**** Data provided ****

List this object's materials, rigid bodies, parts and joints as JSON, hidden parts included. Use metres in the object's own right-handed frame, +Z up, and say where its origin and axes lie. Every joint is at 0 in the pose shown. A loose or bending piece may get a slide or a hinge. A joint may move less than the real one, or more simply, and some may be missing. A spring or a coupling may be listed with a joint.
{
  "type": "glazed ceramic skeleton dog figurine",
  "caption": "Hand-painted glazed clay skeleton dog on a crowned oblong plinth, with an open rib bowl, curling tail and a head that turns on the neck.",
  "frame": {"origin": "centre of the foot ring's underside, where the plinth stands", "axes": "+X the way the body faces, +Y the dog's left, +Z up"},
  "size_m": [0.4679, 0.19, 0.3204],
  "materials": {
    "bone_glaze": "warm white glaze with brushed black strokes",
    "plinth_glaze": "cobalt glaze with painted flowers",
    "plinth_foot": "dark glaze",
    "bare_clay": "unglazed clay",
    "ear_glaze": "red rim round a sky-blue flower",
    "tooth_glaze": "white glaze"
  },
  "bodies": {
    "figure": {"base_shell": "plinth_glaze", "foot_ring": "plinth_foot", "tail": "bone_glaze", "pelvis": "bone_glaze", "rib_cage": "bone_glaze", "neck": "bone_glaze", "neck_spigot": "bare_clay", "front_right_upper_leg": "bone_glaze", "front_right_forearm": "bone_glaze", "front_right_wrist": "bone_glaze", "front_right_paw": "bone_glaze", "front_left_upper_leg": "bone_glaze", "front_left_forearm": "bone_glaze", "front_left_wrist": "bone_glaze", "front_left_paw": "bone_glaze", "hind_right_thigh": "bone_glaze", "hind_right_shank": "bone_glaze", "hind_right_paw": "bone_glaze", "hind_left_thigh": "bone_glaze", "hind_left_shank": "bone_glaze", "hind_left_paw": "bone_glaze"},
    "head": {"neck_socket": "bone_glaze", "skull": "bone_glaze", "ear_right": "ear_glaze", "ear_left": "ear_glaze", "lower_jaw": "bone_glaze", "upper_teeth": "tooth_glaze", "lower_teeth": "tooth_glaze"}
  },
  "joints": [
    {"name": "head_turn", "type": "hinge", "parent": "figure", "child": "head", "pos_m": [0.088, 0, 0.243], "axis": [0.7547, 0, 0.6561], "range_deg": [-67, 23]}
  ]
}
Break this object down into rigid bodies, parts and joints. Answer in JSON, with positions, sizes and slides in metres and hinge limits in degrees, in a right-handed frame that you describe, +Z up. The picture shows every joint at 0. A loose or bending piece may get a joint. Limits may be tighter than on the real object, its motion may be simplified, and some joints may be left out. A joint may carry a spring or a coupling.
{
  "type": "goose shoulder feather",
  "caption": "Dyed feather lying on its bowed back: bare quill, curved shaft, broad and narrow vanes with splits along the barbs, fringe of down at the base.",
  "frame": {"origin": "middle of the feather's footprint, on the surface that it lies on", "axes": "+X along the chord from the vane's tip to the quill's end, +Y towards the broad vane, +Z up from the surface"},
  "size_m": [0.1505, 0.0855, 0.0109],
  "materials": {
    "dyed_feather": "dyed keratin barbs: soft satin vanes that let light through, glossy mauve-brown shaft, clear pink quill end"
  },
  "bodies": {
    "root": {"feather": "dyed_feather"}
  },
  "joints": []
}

****

## What the task asks
Copy all of the data exactly.

## Worked solution
List this object's materials, rigid bodies, parts and joints as JSON, hidden parts included. Use metres in the object's own right-handed frame, +Z up, and say where its origin and axes lie. Every joint is at 0 in the pose shown. A loose or bending piece may get a slide or a hinge. A joint may move less than the real one, or more simply, and some may be missing. A spring or a coupling may be listed with a joint.
{
  "type": "glazed ceramic skeleton dog figurine",
  "caption": "Hand-painted glazed clay skeleton dog on a crowned oblong plinth, with an open rib bowl, curling tail and a head that turns on the neck.",
  "frame": {"origin": "centre of the foot ring's underside, where the plinth stands", "axes": "+X the way the body faces, +Y the dog's left, +Z up"},
  "size_m": [0.4679, 0.19, 0.3204],
  "materials": {
    "bone_glaze": "warm white glaze with brushed black strokes",
    "plinth_glaze": "cobalt glaze with painted flowers",
    "plinth_foot": "dark glaze",
    "bare_clay": "unglazed clay",
    "ear_glaze": "red rim round a sky-blue flower",
    "tooth_glaze": "white glaze"
  },
  "bodies": {
    "figure": {"base_shell": "plinth_glaze", "foot_ring": "plinth_foot", "tail": "bone_glaze", "pelvis": "bone_glaze", "rib_cage": "bone_glaze", "neck": "bone_glaze", "neck_spigot": "bare_clay", "front_right_upper_leg": "bone_glaze", "front_right_forearm": "bone_glaze", "front_right_wrist": "bone_glaze", "front_right_paw": "bone_glaze", "front_left_upper_leg": "bone_glaze", "front_left_forearm": "bone_glaze", "front_left_wrist": "bone_glaze", "front_left_paw": "bone_glaze", "hind_right_thigh": "bone_glaze", "hind_right_shank": "bone_glaze", "hind_right_paw": "bone_glaze", "hind_left_thigh": "bone_glaze", "hind_left_shank": "bone_glaze", "hind_left_paw": "bone_glaze"},
    "head": {"neck_socket": "bone_glaze", "skull": "bone_glaze", "ear_right": "ear_glaze", "ear_left": "ear_glaze", "lower_jaw": "bone_glaze", "upper_teeth": "tooth_glaze", "lower_teeth": "tooth_glaze"}
  },
  "joints": [
    {"name": "head_turn", "type": "hinge", "parent": "figure", "child": "head", "pos_m": [0.088, 0, 0.243], "axis": [0.7547, 0, 0.6561], "range_deg": [-67, 23]}
  ]
}
Break this object down into rigid bodies, parts and joints. Answer in JSON, with positions, sizes and slides in metres and hinge limits in degrees, in a right-handed frame that you describe, +Z up. The picture shows every joint at 0. A loose or bending piece may get a joint. Limits may be tighter than on the real object, its motion may be simplified, and some joints may be left out. A joint may carry a spring or a coupling.
{
  "type": "goose shoulder feather",
  "caption": "Dyed feather lying on its bowed back: bare quill, curved shaft, broad and narrow vanes with splits along the barbs, fringe of down at the base.",
  "frame": {"origin": "middle of the feather's footprint, on the surface that it lies on", "axes": "+X along the chord from the vane's tip to the quill's end, +Y towards the broad vane, +Z up from the surface"},
  "size_m": [0.1505, 0.0855, 0.0109],
  "materials": {
    "dyed_feather": "dyed keratin barbs: soft satin vanes that let light through, glossy mauve-brown shaft, clear pink quill end"
  },
  "bodies": {
    "root": {"feather": "dyed_feather"}
  },
  "joints": []
}